Determinants for deleterious epigenetic phenotypes

Current crop production needs to double to accommodate a growing population, alleviate the impact of climate change and ensure food security (Ray et al., 2013). Exploiting epigenetic variability in plants is an innovative way to improve crop traits which have agricultural importance. It also increases phenotypic plasticity in a way which is otherwise unobtainable from genetic engineering alone. Epigenetic variance exists naturally within plant varieties, with the absence of fruit ripening in tomatoes being attributed to an epiallele in the SBP-box transcription factor gene. Also, unlike in mammals, in plants a large proportion of epialleles can be transgenerationally inherited allowing the formation of stable plant lines. Despite its benefits, epigenetic studies in plants have been explored with difficulty. The main limitation in the use of epigenetic traits in agriculture, is the inability to induce sufficient epigenetic diversity without interfering with critical developmental pathways. The introduction of epigenetic variation in plants has been associated with strong developmental phenotypes and unviability. In rice, mutations in MET1 - coding for the methyltransferase involved in CG methylation- result in developmental arrest following germination.
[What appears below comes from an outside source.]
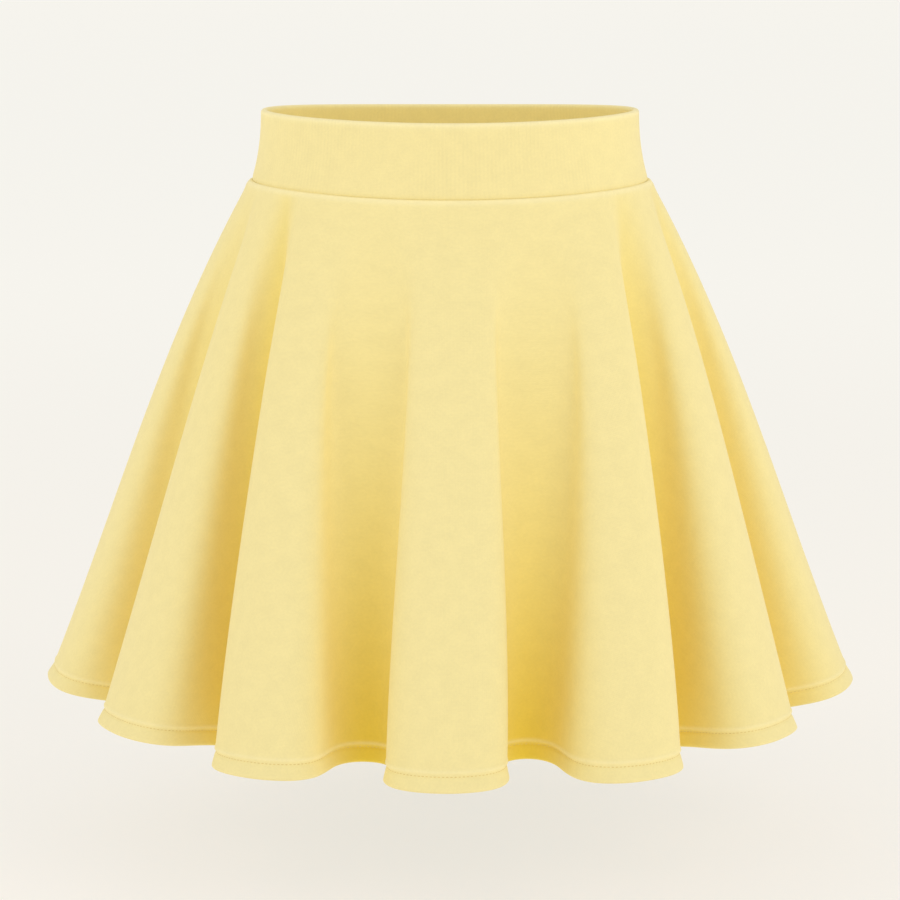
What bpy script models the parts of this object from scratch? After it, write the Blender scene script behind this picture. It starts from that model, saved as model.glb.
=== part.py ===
"""A circle skirt with a wide plain waistband, held open as if it were worn.

The skirt is a front and a back of thick knit, each cut as a wide sector of a ring, joined at the
sides. Together they take up about four fifths of a full circle. The waistband is a front and a back
strip, each folded double with its fold at the top. Each of the four is one solid.

Metres, +Z up. The front faces -Y and +X is to the viewer's right. The origin is on the skirt's own
axis, in the middle of the waistband's height, where the waist carries it. Angles go round that axis
from 0 at the front towards +X.
"""

import bmesh
import bpy
import numpy as np

MM = 0.001

# Waist. Both ovals are measured on the cloth's outer face, as half widths.
RIM_HALF_WIDTH = 120.5 * MM  # the band's top edge, across
RIM_HALF_DEPTH = 90.0 * MM  # the same, front to back
SEAM_HALF_WIDTH = 128.0 * MM  # the seam between band and skirt, across
SEAM_HALF_DEPTH = 97.5 * MM
RIM_HEIGHT = 22.8 * MM  # the top edge at the sides, above the origin
SEAM_HEIGHT = -21.5 * MM  # the seam at the sides
RIM_DIP = 2.5 * MM  # the top edge is this much lower at the front and back
SEAM_DIP = 7.0 * MM
BAND_CURVE = 2.2  # how quickly the band draws in above the seam: 1 is a straight cone

# Cloth.
CLOTH = 1.3 * MM  # one layer
BAND_WALL = 3.0 * MM  # the folded band, slightly puffed
HEM_WALL = 2.6 * MM  # the hem, where the edge is turned up
HEM_TURN_UP = 13.0 * MM  # height of the turned-up hem
HEM_TURN_STEP = 0.8 * MM  # the raw edge of the turn-up runs out over this height
HEM_FLARE = 1.2 * MM  # the hem's edge kicks out by this much below its stitching
SEAM_ROLL = 0.8 * MM  # the cloth rolls in by this much where it meets the waist seam
SEAM_ROLL_HEIGHT = 2.6 * MM
SEAM_STEP = 1.2 * MM  # the skirt's edge stands this much proud of the band above it
GAP = 0.3 * MM  # between two pieces that are sewn together

# Skirt.
HEM_HEIGHT = -356.0 * MM
HIP = 48.0 * MM  # strength of the swell over the hips, which is at the sides only
HIP_SIDES = 6  # the higher, the nearer to the sides the swell stays
FOLD_SOFTNESS = 0.03  # how slowly the folds start under the seam, as a share of the skirt
FOLD_POWER = 0.85  # below 1 the folds deepen fastest near the top
OVERHANG = 0.5  # how far a fold's flanks lean back under its crest
CREST_WIDTH = 0.45  # at the hem, how much wider the crests are than the valleys
CREST_WIDTH_START = 0.2  # down to this share of the skirt they are equally wide
FOLDED_FULLY = 0.35  # share of the skirt where the flanks have their full lean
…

Moreover, in Arabidopsis met1 mutants there is a transgenerational decrease in fitness and fertility. The existence of a transgenerational developmental phenotype and the absence of knowledge regarding its determinants, is the largest barrier to the study of epigenetic trait development. It is therefore the aim of this project to identify the epialleles which are responsible for this transgenerational deleterious phenotype. In the hope that the regulation and repression of the causative epialleles will reduce the effect of the deleterious phenotypes; facilitating further study into the use of epigenetic variance to improve crop traits. Evidence in support of this approach was gained from Arabidopsis epigenetic recombinant inbred lines (epiRILs). In which a 2.5Mb region under negative selection was identified and will be the focus of this investigation.